Miguel Hernandez: The Man with Lots of Heart

Today, on the 30th October in 1910, in the town of Orihuela in southeastern Spain, Miguel Hernandez was born. As we come to the end of the month of October, it would seem an apt moment to delve a little into the work and life of an astonishingly human poet.
by: 
Joanna Bathgate

Born into a poor family, Hernandez passed his early years as watcher to his father’s flock of sheep and herd of goats, spending hour after solitary hour in the countryside- accumulated time that undoubtedly allowed for the development of a quiet appreciation of nature. Despite his longing to leave his humble beginnings in order to write, such admiration for nature would ring through in the written words he penned during his painfully short life.

Thanks to his close friend Ramon Sije who was, for a period, a kind of mentor to Hernandez, the young poet made several visits to Madrid. It was in the capital that he was able to engage in literary circles, make contact with Juan Ramon Jiminez (founder of the magazine Indice in which many of the writers from the Generation ’27, including Hernandez, wrote) and eventually meet poets such as Federico Garcia Lorca and Pablo Neruda. Such experiences were fundamental to our self-taught writer and it is interesting to note the changing influences in his work. In fact, it wouldn’t be farfetched to suggest that Hernandez very quickly found his home amongst the circles of poets. In his poem Llamo a los Poetas, he pays tribute to their company, confessing the following; “With them, I have felt the most deeply and the most settled, as well as less lonely.”

In his early work, we are met by strong currents of ‘Ultraismo’ and ‘Creacionismo,’ trends which celebrated the use of the metaphor and avoided the direct mention of things. If Hernandez’s early poetry is to be deemed as having traits of a certain Catholic purism, his later works came under the influence of Pablo Neruda’s ‘Poesia Impura,’ in which a freer eroticism is notable, particularly in the poems detailing his love for his bride to be, Josefina Manresa.
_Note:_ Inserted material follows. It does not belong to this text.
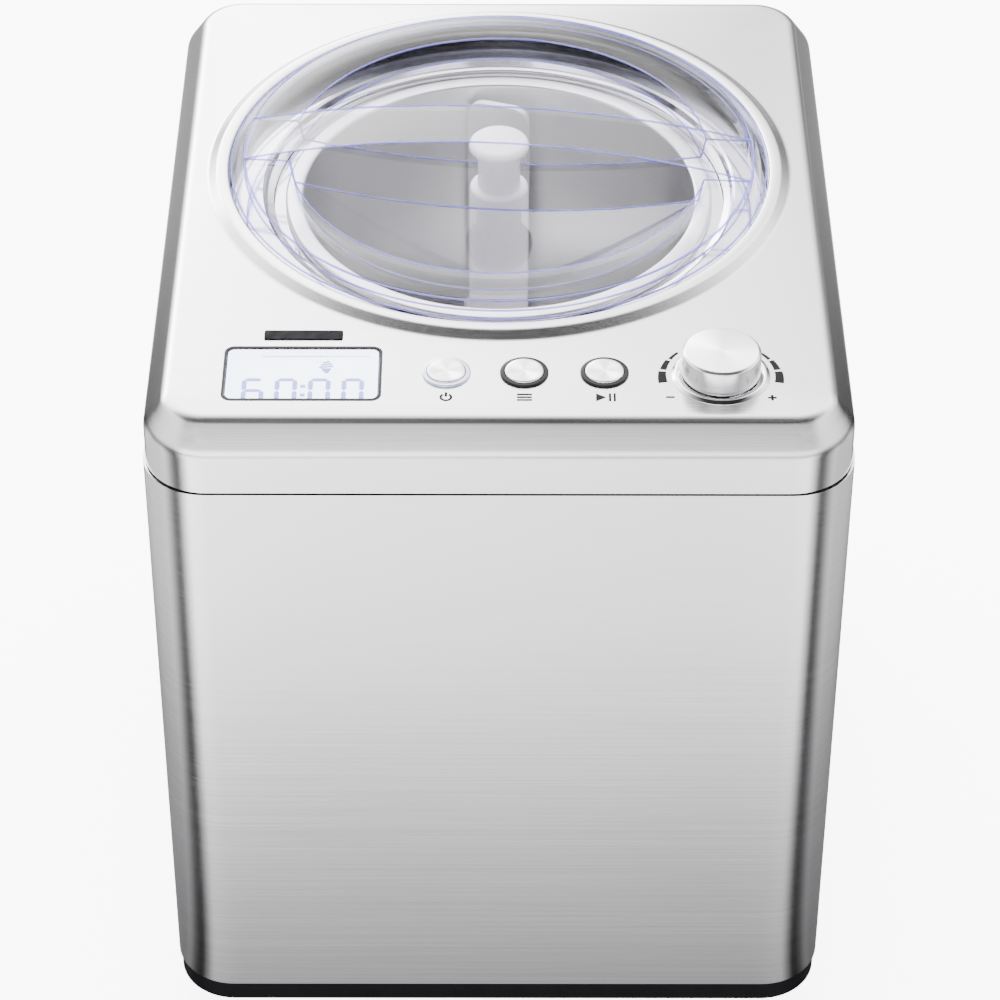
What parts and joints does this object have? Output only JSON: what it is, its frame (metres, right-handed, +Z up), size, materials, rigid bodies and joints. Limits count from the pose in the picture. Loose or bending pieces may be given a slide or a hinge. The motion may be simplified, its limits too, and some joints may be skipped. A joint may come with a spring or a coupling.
{
  "type": "compressor ice cream maker",
  "caption": "Upright brushed-steel ice cream maker with a clear lifting lid, removable bowl and paddle, push buttons, a turning knob and an enclosed gear drive and fan.",
  "frame": {"origin": "on the floor, under the middle of the housing", "axes": "+Z up, +Y towards the back, the control strip faces -Y"},
  "size_m": [0.275, 0.314, 0.3428],
  "materials": {
    "brushed_steel": "brushed",
    "polished_steel": "polished",
    "bare_steel": "plain",
    "black_plastic": "fine grain",
    "gloss_black": "gloss",
    "rubber": "matt",
    "light_plastic": "satin",
    "white_plastic": "satin",
    "clear_plastic": "gloss",
    "aluminium": "drawn",
    "copper": "drawn tube",
    "bronze": "turned",
    "foam": "foamed",
    "gear_plastic": "moulded",
    "zinc_screw": "plated",
    "painted_black": "satin",
    "circuit_green": "gloss",
    "knob_metal": "spun",
    "lit_panel": "backlit",
    "dark_plate": "satin"
  },
  "bodies": {
    "housing": {"base_plate": "black_plastic", "rubber_feet": "rubber", "foot_screws": "zinc_screw", "body_shell": "brushed_steel", "rear_panel": "brushed_steel", "rear_screws": "zinc_screw", "cord_gland": "black_plastic", "cover_frame": "black_plastic", "top_cover": "brushed_steel", "seat_ring": "polished_steel", "cooling_drum": "polished_steel", "evaporator_coil": "copper", "insulation_jacket": "foam", "deck_plate": "bare_steel", "deck_posts": "bare_steel", "deck_screws": "zinc_screw", "gearbox_housing": "light_plastic", "gearbox_cover": "light_plastic", "gearbox_screws": "zinc_screw", "lower_bearing": "bare_steel", "upper_bearing": "bronze", "shaft_seal": "rubber", "idler_axle": "bare_steel", "drive_motor": "bare_steel", "compressor": "painted_black", "compressor_grommets": "rubber", "compressor_bolts": "zinc_screw", "condenser": "aluminium", "fan_frame": "black_plastic", "filter_drier": "copper", "refrigerant_pipes": "copper", "power_board": "circuit_green", "control_board": "circuit_green", "button_switches": "black_plastic", "rotary_encoder": "bare_steel", "display_module": "lit_panel", "display_bezel": "gloss_black", "display_window": "clear_plastic", "badge_plate": "dark_plate", "power_ring": "polished_steel", "menu_ring": "gloss_black", "start_ring": "gloss_black", "knob_flange": "polished_steel"},
    "bowl": {"bowl": "polished_steel"},
    "paddle": {"paddle": "white_plastic"},
    "lid": {"lid": "clear_plastic", "lid_gasket": "clear_plastic"},
    "drive": {"output_gear": "gear_plastic", "output_shaft": "bare_steel"},
    "idler": {"idler_gear": "gear_plastic"},
    "pinion": {"motor_pinion": "gear_plastic", "motor_shaft": "bare_steel"},
    "fan": {"fan_blades": "black_plastic"},
    "knob": {"knob": "knob_metal"},
    "power_button": {"power_button": "knob_metal"},
    "menu_button": {"menu_button": "knob_metal"},
    "start_button": {"start_button": "knob_metal"}
  },
  "joints": [
    {"name": "bowl_lift", "type": "slide", "parent": "housing", "child": "bowl", "axis": [0, 0, 1], "range_m": [0, 0.16]},
    {"name": "paddle_spin", "type": "hinge", "parent": "bowl", "child": "paddle", "pos_m": [0, 0.02, 0.2], "axis": [0, 0, 1], "continuous": true},
    {"name": "lid_lift", "type": "slide", "parent": "bowl", "child": "lid", "axis": [0, 0, 1], "range_m": [0, 0.2]},
    {"name": "drive_spin", "type": "hinge", "parent": "housing", "child": "drive", "pos_m": [0, 0.02, 0.15], "axis": [0, 0, 1], "continuous": true},
    {"name": "idler_spin", "type": "hinge", "parent": "housing", "child": "idler", "pos_m": [0, -0.01755, 0.15], "axis": [0, 0, 1], "continuous": true},
    {"name": "pinion_spin", "type": "hinge", "parent": "housing", "child": "pinion", "pos_m": [0, -0.04885, 0.15], "axis": [0, 0, 1], "continuous": true},
    {"name": "fan_spin", "type": "hinge", "parent": "housing", "child": "fan", "pos_m": [0.07, 0.045, 0.092], "axis": [1, 0, 0], "continuous": true},
    {"name": "knob_turn", "type": "hinge", "parent": "housing", "child": "knob", "pos_m": [0.0849, -0.1216, 0.33], "axis": [0, 0, 1], "continuous": true},
    {"name": "power_press", "type": "slide", "parent": "housing", "child": "power_button", "axis": [0, 0, -1], "range_m": [0, 0.0012], "stiffness_N_per_m": 600},
    {"name": "menu_press", "type": "slide", "parent": "housing", "child": "menu_button", "axis": [0, 0, -1], "range_m": [0, 0.0012], "stiffness_N_per_m": 600},
    {"name": "start_press", "type": "slide", "parent": "housing", "child": "start_button", "axis": [0, 0, -1], "range_m": [0, 0.0012], "stiffness_N_per_m": 600}
  ],
  "couplings": [
    {"joint": "paddle_spin", "follows": "drive_spin", "ratio": 1},
    {"joint": "idler_spin", "follows": "drive_spin", "ratio": -4},
    {"joint": "pinion_spin", "follows": "drive_spin", "ratio": 16}
  ]
}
Hernandez has often been added to the group of writers and artists known under the title of the Generation of ’27, a group advocating avant-gardism in literature and the arts as a whole. It is difficult to ‘box’ Hernandez’s poetry- there are so many influences throughout his work and the poems vary from almost semi-religious celebrations of nature, eroticised love poems to a deep, unimaginable suffering. All such themes tell us something not only of the man himself, but also of the times in which he lived and the incredible hardships he, and many others like him faced.

During the Spanish Civil War, Hernandez worked not only as a soldier but also as a cultural ambassador to the Republican Army. He would read his poetry and plays on the radio and to fellow soldiers on the front line. Sentenced to jail at the hand of Franco, Hernandez died from tuberculosis in prison at just thirty-one years of age (March, 1942) after having been in and out of over a dozen prisons in a weakened and ill state. Such prisons are referred to as “factories of tears” in his poem Las Carceles, published in 1939. Forever faithful to his vocation and passion, Hernandez managed to scrawl these final words on the wall of his prison cell: “Goodbye, brothers, comrades, friends, let me take my leave of the sun and the fields.” He may have left his Spanish lands several decades ago, but s with most great poets, it is through his words that we are reminded of the light and shade of human existence and each individual’s determined endeavor to leave their mark- long after they are gone.

In one of his poems, Eterna Sombra, the ‘Eternal Shade,’ Hernandez writes the following in the final stanza:

Soy una abierta ventana que escucha,
por donde ver tenebrosa la vida.
Pero hay un rayo de sol en la lucha
que siempre deja la sombre vencida.

I am an open window that listens,
for where life can be seen as gloomy.
But there is a ray of sunlight in the struggle
that always leaves the shade defeated.